Queefing is classified by some as a vagina fart, but it’s not. Queefing happens when you put a penis (or another object) in your hoo-ha and the air trapped in the top is squeezed out, making a tooting sound. There is nothing wrong with this. It is a normal thing that happens to the body.
If you’re sleeping with someone and they make you feel bad for queefing, don’t hook up with that person again. It’s not like you can control it. You should never apologize for your bodily functions.
Asking Your Partner To Try Something Uncouth
As in wanting to try some super weird and unusual sex thing — whether it be BDSM, dripping hot wax on each other, sticking fruit in various places, and so on. Good sex is about being able to push outside of your comfort zone with a person you respect and trust.
If you can’t explore different things in the bedroom, you’re missing out. Perhaps you go ahead and try something new, and it doesn’t work out. One time I had my partner strap my ankles and wrists to the bed with restraints. He then placed a ball gag in my mouth and a blindfold over my eyes. I thought this would be SUPER hot. Spoiler: It wasn’t! I had a full-blown panic attack.
It turns out I only like to be minimally restrained. But it took trying something out of our usual repertoire to figure that out about myself.
Trying A Complicated Sex Position You’re Not Remotely Qualified For
There are so many articles online that will encourage you to try a variety of acrobatic-level sex positions. If you’re with a partner you trust, why not give it a go?
Alright, alright. Once in awhile, you’ll hear a terrible story about a daring sexcapade gone awry, but these occurrences are outliers. Usually, it’s just a hilarious, memorable experience.
Will every weird and complicated sex position be mind-blowing? No. Still, it’s exciting to try new and bizarre sex stuff. Just proceed with caution. If it doesn’t work out, don’t do that thing again.
Going For A New, Slightly Terrifying Sex Toy
Perhaps you’ve always wanted to try anal beads but were too afraid of the potential for pain, or poop. Who cares about a little poop? You should just go for it and see if you like it.
I once decided to be extra brave and try out a double-sided dildo that provided DP for me and anal stimulation for my partner. As it turned out, the toy was a little too mechanical and complicated to enjoy really. It was no big deal. We didn’t wind up using it again, but it was an interesting experience.
In the sexually squeamish culture in which we live, we need to break out of the box and experience pleasure in all its atypical forms. Where is the fun, otherwise?
Ending The Sex Before Orgasm
In a perfect world, sex would always finish with both partners orgasming. We do not live in a perfect world. Occasionally, you’re having sex, and an orgasm just isn’t on the horizon.

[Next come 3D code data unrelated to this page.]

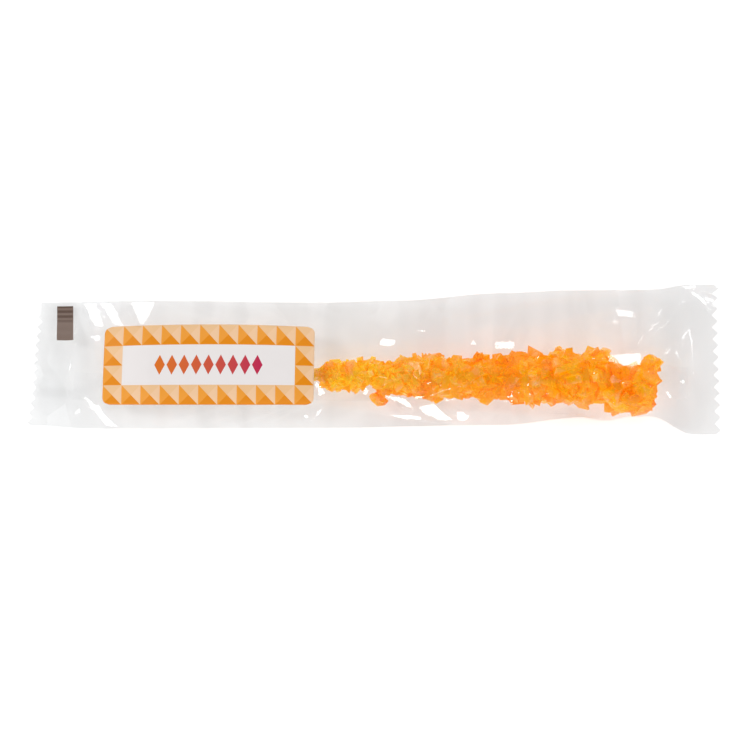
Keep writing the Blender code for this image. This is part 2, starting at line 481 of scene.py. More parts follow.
def section(x, above):
    """Points across the film at x, at even distances along it, from the near fold to the far one."""
    near, far = fold_at(x, -1), fold_at(x, 1)
    ys = [near + (far - near) * step / SAMPLES for step in range(SAMPLES + 1)]
    zs = [height_on(wrapper_solid, x, y, above) for y in ys]
    run = [0.0]
    for (y, z), (next_y, next_z) in zip(zip(ys, zs), zip(ys[1:], zs[1:])):
        run.append(run[-1] + math.hypot(next_y - y, next_z - z))
    wanted = [run[-1] * step / COLUMNS for step in range(COLUMNS + 1)]
    return list(zip(np.interp(wanted, run, ys), np.interp(wanted, run, zs)))


# %% Lay the tube on the solid
# The solid is read between these places, clear of its slanted cuts.
READ_FROM, READ_TO = pack_low.x + 6.5 * MM, pack_high.x - 4.2 * MM


def row_place(share):
    """Where a row of the tube crosses the middle of the packet."""
    return CUT_LEFT + share * (CUT_RIGHT - CUT_LEFT)


def read_sections():
    """The film's points for each row, as an array of (upper y, upper z, lower y, lower z)."""
    rows = []
    for row in range(ROWS + 1):
        x = min(max(row_place(row / ROWS), READ_FROM), READ_TO)
        rows.append([(*up, *down) for up, down in zip(section(x, True), section(x, False))])
    rows = np.array(rows)
    last = max(row for row in range(ROWS + 1) if row_place(row / ROWS) < READ_TO)
    for row in range(last + 1, ROWS + 1):
        rows[row] = 2 * rows[row - 1] - rows[row - 2]
    return rows


sections = read_sections()


def slanted(x, across):
    """Leans the rows at each end, because the cuts aren't quite square."""
    left = across * CUT_SLANT_LEFT * eased((SEAL_LEFT + 20 * MM - x) / (30 * MM))
    right = across * CUT_SLANT_RIGHT * eased((x - SEAL_RIGHT + 10 * MM) / (18 * MM))
    return x + left + right


UNEVEN, UNEVEN_SIZE = 0.3 * MM, 4.5 * MM


def unevenness(x, across, side):
    """Real film is never quite even, and each buckle grows from such a small start."""
    seed = Vector((x / UNEVEN_SIZE, across * FLAT_WIDTH / 2 / UNEVEN_SIZE, 7 * side))
    return noise.noise(seed) * UNEVEN * (1 - abs(across))


def around_candy(share, across, side):
    """Where a point of the flat tube goes on the filled packet."""
    upper_y, upper_z, lower_y, lower_z = sections[round(share * ROWS)][round((across + 1) / 2 * COLUMNS)]
    x = row_place(share)
    ply = side * PLY
    sealed = x < SEAL_LEFT or x > SEAL_RIGHT
    if sealed or side == 0:
        y, z = (upper_y + lower_y) / 2, (upper_z + lower_z) / 2 + ply
    elif side > 0:
        y, z = upper_y, upper_z + ply
    else:
        y, z = lower_y, lower_z + ply
    if not sealed:
        z += unevenness(x, across, side)
    return Vector((slanted(x, across), y, max(z, 0) + LIFT))


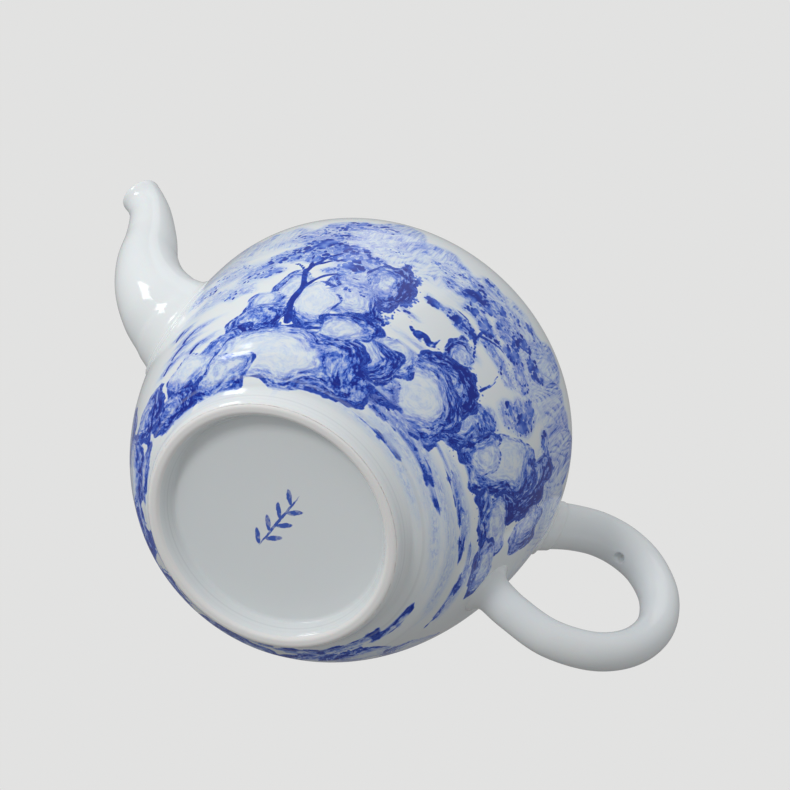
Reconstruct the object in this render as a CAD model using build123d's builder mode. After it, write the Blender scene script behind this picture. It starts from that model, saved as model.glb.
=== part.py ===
from build123d import *
import os
from math import cos, radians, sin

# A small round porcelain teapot, made as a potter makes it: a thrown bowl with a turned foot ring,
# a spout, a pierced strainer and a hollow handle luted on, and a loose domed lid with a ball knob.
# Millimetres. +Z runs up the pot's axis, the origin is the centre of the foot's bearing plane,
# +X points to the spout and -X to the handle. The XZ plane is the plane of symmetry.

# ---- Driving dimensions ----
BELLY_R = 42.8            # outer radius at the widest ring
BELLY_Z = 50.4            # height of the widest ring
LOWER_REACH, LOWER_POWER = 58.1, 2.29    # superellipse below the widest ring
UPPER_REACH, UPPER_POWER = 28.6, 2.18    # superellipse above it
WALL = 2.8                # thickness of the bowl and the lid

FOOT_R = 26.0             # outer radius of the foot ring's lip
FOOT_INNER_R = 23.1       # inner radius of the lip
FOOT_LIP = 0.8            # rounding on both sides of the lip's narrow flat land
FOOT_JOIN_R, FOOT_JOIN_Z = 27.1, 4.3     # where the ring's flared wall meets the belly
RECESS_R, RECESS_Z = 21.8, 4.1           # flat glazed floor inside the ring
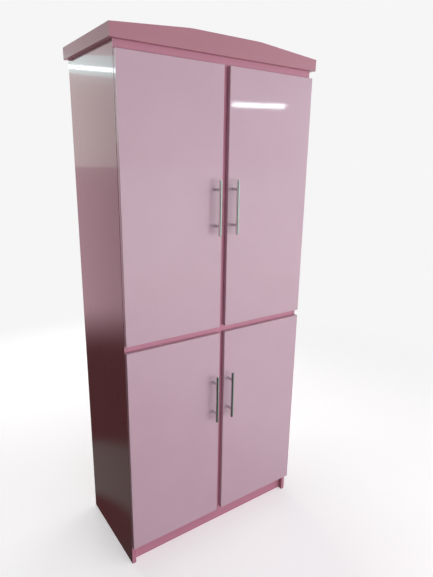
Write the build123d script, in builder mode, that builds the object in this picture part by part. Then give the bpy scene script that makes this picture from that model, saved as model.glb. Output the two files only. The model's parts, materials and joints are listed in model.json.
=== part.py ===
"""Four-door cupboard wardrobe in laminated board, full size, built as flat-pack furniture is built.

Millimetres. +Z is up, the front faces -Y, and X runs from left to right as seen from the front.
The origin is on the floor, in the middle of the width and of the whole depth, handles included.
"""
import os

from build123d import *

# ---------------------------------------------------------------- driving dimensions
WIDTH = 800.0
DEPTH = 400.0
BOARD = 16.0
BACK_THICKNESS = 3.0
SIDE_HEIGHT = 1896.0
EDGE_ROUND = 0.6
ALONG_X = (0, 90, 0)         # rotations that lay a cylinder along X or along Y
ALONG_Y = (90, 0, 0)

PLINTH_HEIGHT = 82.0
PLINTH_RECESS = 20.0
SHELF_TOP = 912.0            # top of the fixed shelf between the two pairs of doors
TOP_PANEL_TOP = 1872.0
TOP_RAIL_BOTTOM = 1832.0
MIDDLE_RAIL_HEIGHT = 40.0    # face rail in front of the fixed shelf
STILE_WIDTH = 40.0           # face stiles in front of the dividers

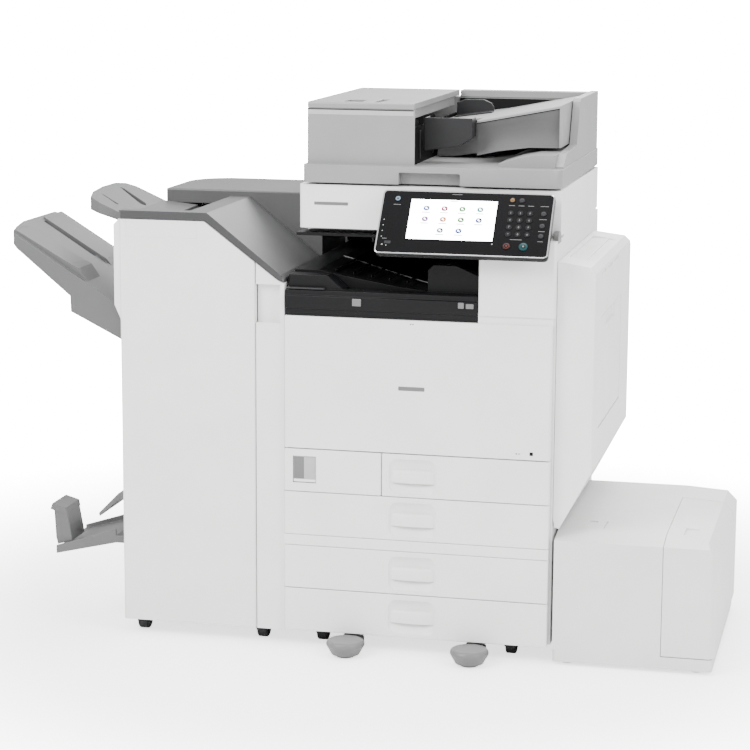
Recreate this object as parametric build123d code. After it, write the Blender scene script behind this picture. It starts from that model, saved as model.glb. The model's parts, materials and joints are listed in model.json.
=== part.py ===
from build123d import *
import math
import os

# A floor-standing colour photocopier: main unit on a two-tray paper bank, document feeder on top,
# finisher docked on the left and a large paper tray docked on the right.
# Sizes are in millimetres. While modelling, X = 0 is the main unit's left side, Y = 0 its front
# plane and Z = 0 the floor. Everything is moved to the bottom centre of the whole machine at the end.

# main unit and paper bank
main_w = 587.0            # width of the tray fronts
side_x = 592.0            # outer face of the right side wall
wall = 5.0                # sheet walls with their covers
front_t = 18.0            # thickness of tray fronts
frame_y0 = 22.0           # frame starts behind the fronts
frame_y1 = 655.0          # back wall of the frame
rear_y = 682.0            # back of the rear cover
seam = 1.6                # gap between two fronts
tray_zs = [(355.7, 450.5), (258.3, 354.1), (136.8, 232.9), (38.7, 135.2)]   # trays 1 to 4
strip_z = (233.8, 257.4)
door_z = (453.0, 745.0)
deck_z = 918.0            # underside of the deck that carries the scanner
tray1_x = 219.0
handle_x = 288.0
handle_size = (106.0, 77.0)
cavity_x1 = 427.0         # right end of the exit cavity
sheet_y = (20.0, 365.0)   # depth of the finisher's output trays

# scanner and feeder
scan_x = (17.0, 592.0)
scan_y = (67.0, 640.0)
scan_z = (930.0, 1025.0)
feed_x = (27.0, 591.0)
feed_y = (59.0, 638.0)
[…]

There’s nothing to be worried or ashamed about. Sometimes it just isn’t going to happen. There’s no reason to keep humping until you’re dried out and starting to get rug burn. You aren’t obligated to come 100% of the time.
Just climb off your partner’s naked body, cuddle for a while, and get back to your lives. Sex can still be enjoyable and fabulous, even without an orgasm.
Emotional Sex Crying
If you are having sex and start crying over your recent breakup, that is embarrassing. We’ve all been there. So please, don’t sweat it.
During other (better) sexual encounters, you cry because your emotions are so intertwined with your partner. Sometimes you’re making love, and the intense passion (and subsequent orgasm) just slide you right over the edge because it’s so damn beautiful. This is not something to be ashamed of.
Sex can be beautiful! It’s a magical human experience you have with someone you care about deeply. Pleasure and love are inextricably linked. It is always good to honor that connection.
Getting Kind Of Weird Or Awkward
So, your partner asks you to squeeze his nipples while you call him daddy. Maybe this isn’t something you’re into doing, and it gets kind of weird. Perhaps you’re playing out a fantasy where you’re the lunch lady in the high school cafeteria. After a few minutes, you realize this sexual fantasy might be good for your partner, but it’s making you feel all kinds of uncomfortable.
There is nothing wrong with admitting your discomfort. You don’t have to go along with something that’s making you feel icky.
On the other hand, if you’re trying something new that is both hot and making you feel weird, that’s fine. Everyone has moments of self-doubt and confusion. Embracing those bumps and allowing for missteps are what keep sex so interesting, fun, and worthwhile.